Please write out the complete listing that follows, exactly as it reads.

- - -

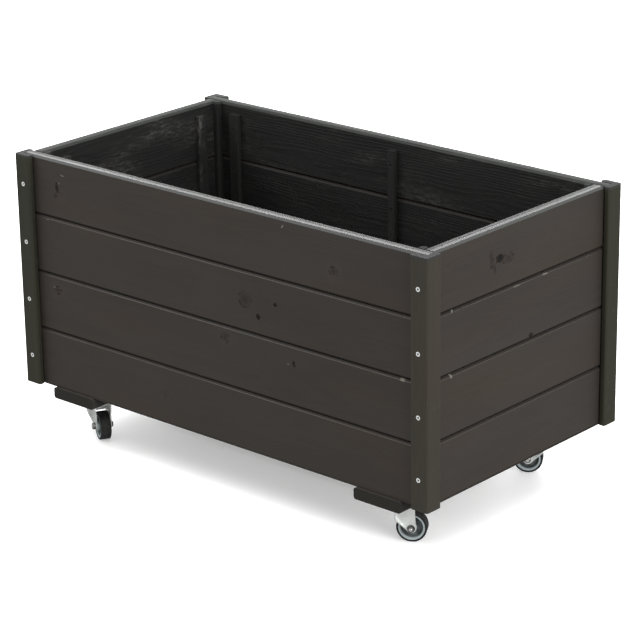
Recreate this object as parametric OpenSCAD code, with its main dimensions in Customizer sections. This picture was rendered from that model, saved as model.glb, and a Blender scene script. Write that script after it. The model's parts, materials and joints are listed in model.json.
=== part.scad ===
// Rolling planter: a wooden box of V-jointed planks on two bearers and four swivel castors.
// Millimetres. X runs along the length, the front is -Y and the floor is Z = 0.

/* [Box] */
// Overall length, over the corner trims
box_l = 900; // [600:10:1400]
// Overall width, over the corner trims
box_w = 496; // [360:4:700]
// Number of planks in each wall
plank_n = 4; // [3:1:6]
// Height that each plank covers
plank_cover = 103; // [80:1:130]
// Thickness of a plank
plank_t = 22; // [18:1:28]

/* [Plank joints] */
// Bevel on each long edge of a plank
bevel = 3.5; // [1:0.5:5]
// Thickness of the tongue
tongue_t = 7; // [5:0.5:8]
// Height of the tongue above its shoulders
tongue_h = 7; // [5:0.5:10]
// Open gap between two planks at their shoulders
joint_gap = 1.2; // [0.4:0.1:2]
// Play round the tongue in its groove
tongue_play = 0.2; // [0.1:0.1:0.5]

/* [Corners] */
// Width of each arm of a corner trim
trim_w = 34; // [28:1:50]
// Thickness of a corner trim
trim_t = 12; // [8:1:18]
// Rounding of a corner trim's edges
trim_r = 4; // [1:0.5:5]
// Side of the small batten inside each corner
corner_batten_w = 11; // [8:1:20]
// Rounding of that batten's free edge
corner_batten_r = 5; // [1:0.5:7]

/* [Wall battens] */
// Width of a wall batten
batten_w = 22; // [18:1:40]
// Width of the middle batten on a long wall
mid_batten_w = 15; // [14:1:40]
// Thickness of a wall batten
batten_t = 9; // [6:1:12]
// Distance from the top of the wall down to a batten
batten_drop = 18; // [10:1:40]
// Distance from the inner corner to the nearest batten
batten_inset = 36; // [25:1:80]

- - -

WORKED SOLUTION ::
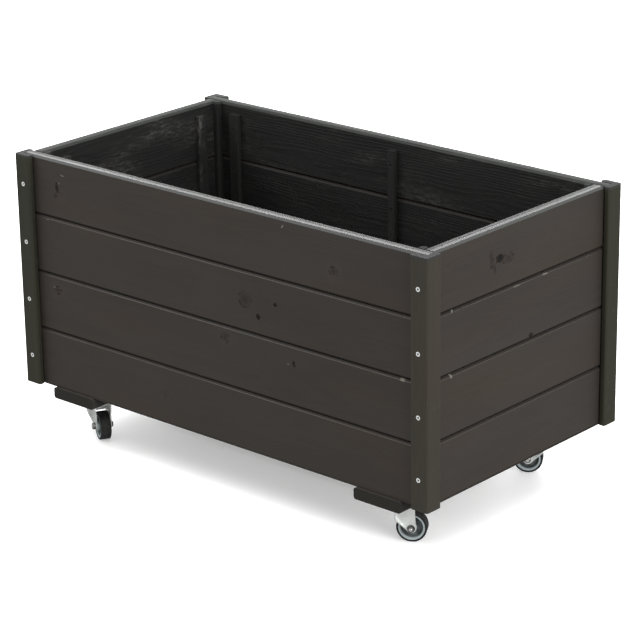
Recreate this object as parametric OpenSCAD code, with its main dimensions in Customizer sections. This picture was rendered from that model, saved as model.glb, and a Blender scene script. Write that script after it. The model's parts, materials and joints are listed in model.json.
=== part.scad ===
// Rolling planter: a wooden box of V-jointed planks on two bearers and four swivel castors.
// Millimetres. X runs along the length, the front is -Y and the floor is Z = 0.

/* [Box] */
// Overall length, over the corner trims
box_l = 900; // [600:10:1400]
// Overall width, over the corner trims
box_w = 496; // [360:4:700]
// Number of planks in each wall
plank_n = 4; // [3:1:6]
// Height that each plank covers
plank_cover = 103; // [80:1:130]
// Thickness of a plank
plank_t = 22; // [18:1:28]

/* [Plank joints] */
// Bevel on each long edge of a plank
bevel = 3.5; // [1:0.5:5]
// Thickness of the tongue
tongue_t = 7; // [5:0.5:8]
// Height of the tongue above its shoulders
tongue_h = 7; // [5:0.5:10]
// Open gap between two planks at their shoulders
joint_gap = 1.2; // [0.4:0.1:2]
// Play round the tongue in its groove
tongue_play = 0.2; // [0.1:0.1:0.5]

/* [Corners] */
// Width of each arm of a corner trim
trim_w = 34; // [28:1:50]
// Thickness of a corner trim
trim_t = 12; // [8:1:18]
// Rounding of a corner trim's edges
trim_r = 4; // [1:0.5:5]
// Side of the small batten inside each corner
corner_batten_w = 11; // [8:1:20]
// Rounding of that batten's free edge
corner_batten_r = 5; // [1:0.5:7]

/* [Wall battens] */
// Width of a wall batten
batten_w = 22; // [18:1:40]
// Width of the middle batten on a long wall
mid_batten_w = 15; // [14:1:40]
// Thickness of a wall batten
batten_t = 9; // [6:1:12]
// Distance from the top of the wall down to a batten
batten_drop = 18; // [10:1:40]
// Distance from the inner corner to the nearest batten
batten_inset = 36; // [25:1:80]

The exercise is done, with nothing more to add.